Le texte révolutionne cependant le Conseil de presse. Cette instance qui accorde le titre professionnel de journaliste pourra dorénavant recevoir et traiter des plaintes et se donner les moyens d'action et d'intervention (blâme, recommandation etc.) à l'encontre de journalistes. Il devra lui-même définir cette instance. Une décision a priori logique - à l'instar d'instances similaires dans les pays limitrophes -, mais qui peut se révéler à double tranchant. Car dans un pays de la taille du Luxembourg, où la densité de la presse est grande et où les rivalités vont de pair avec le corporatisme exercé par la plupart des médias, la situation que les journalistes pourront être jugés par des pairs risque d'envenimer davantage les débats en cas de plainte. Mais là résidera presque le seul pouvoir du Conseil de presse quelque peu remanié. Le législateur a en effet prévu d'accorder le titre de journaliste professionnel uniquement en fonction de l'activité professionnelle exercée, en abrogeant les dispositions de la loi spécifique de 1979 qui accordait, en fin de compte, aux éditeurs et au Conseil de presse un droit quasi absolu en la matière.

Le texte de la nouvelle loi luxembourgeoise a l'avantage, malgré plusieurs faiblesses, notamment en ce qui concerne la protection des sources ou encore le rôle du Conseil de presse, de pouvoir s'inspirer de législations modernes, que ce soient les textes en vigueur en Allemagne, en Autriche ou les réformes françaises. 

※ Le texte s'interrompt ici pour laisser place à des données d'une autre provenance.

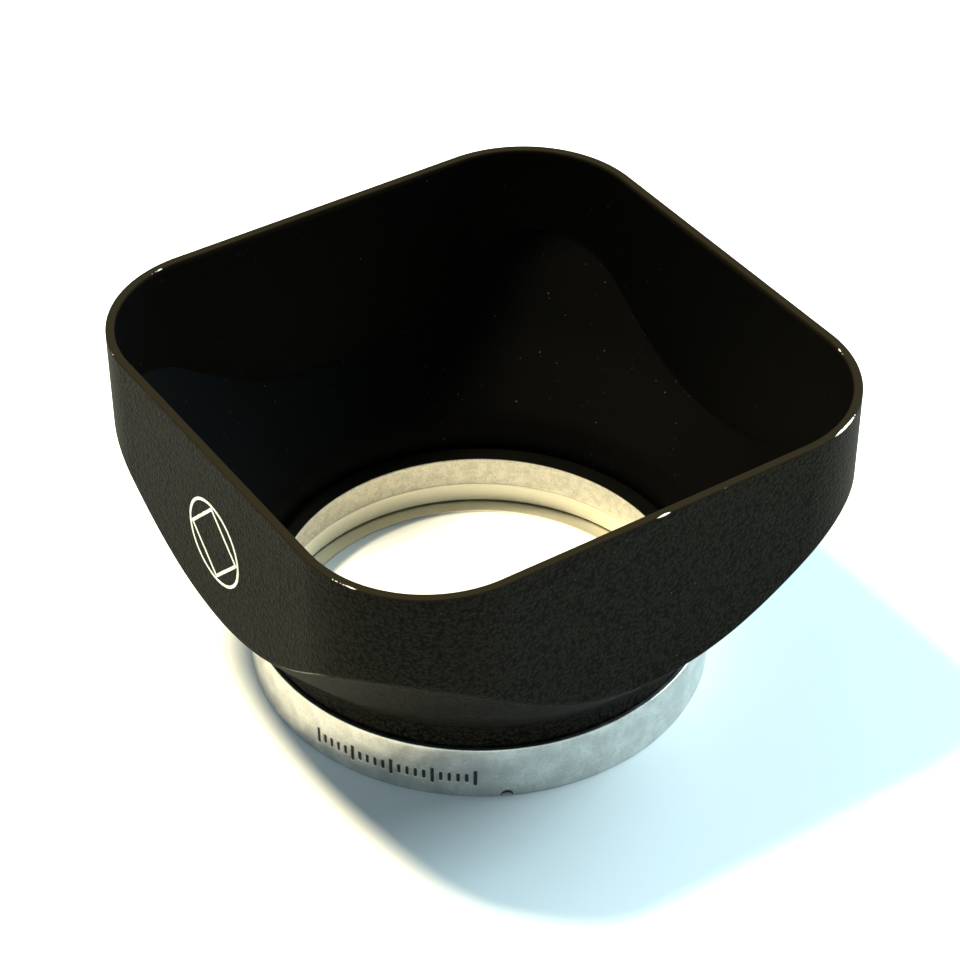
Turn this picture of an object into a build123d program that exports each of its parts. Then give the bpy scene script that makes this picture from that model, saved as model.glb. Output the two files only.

Ainsi, la définition du droit de réponse a été reprise du droit autrichien, mettant fin à l'arbitraire de la loi de 1869 qui accordait à tout un chacun se sentant visé par un reportage un droit de réponse. Mais le fait marquant est la reprise, toutefois sans surprises, des principes définis par la Convention européenne des droits de l'Homme et la jurisprudence y afférente qui constituent le coeur du projet. Au moins, les choses sont claires dorénavant en ce qui concerne la responsabilité de tout un chacun, mais aussi en ce qui concerne les droits et les devoirs des « professionnels de la communication de masse ».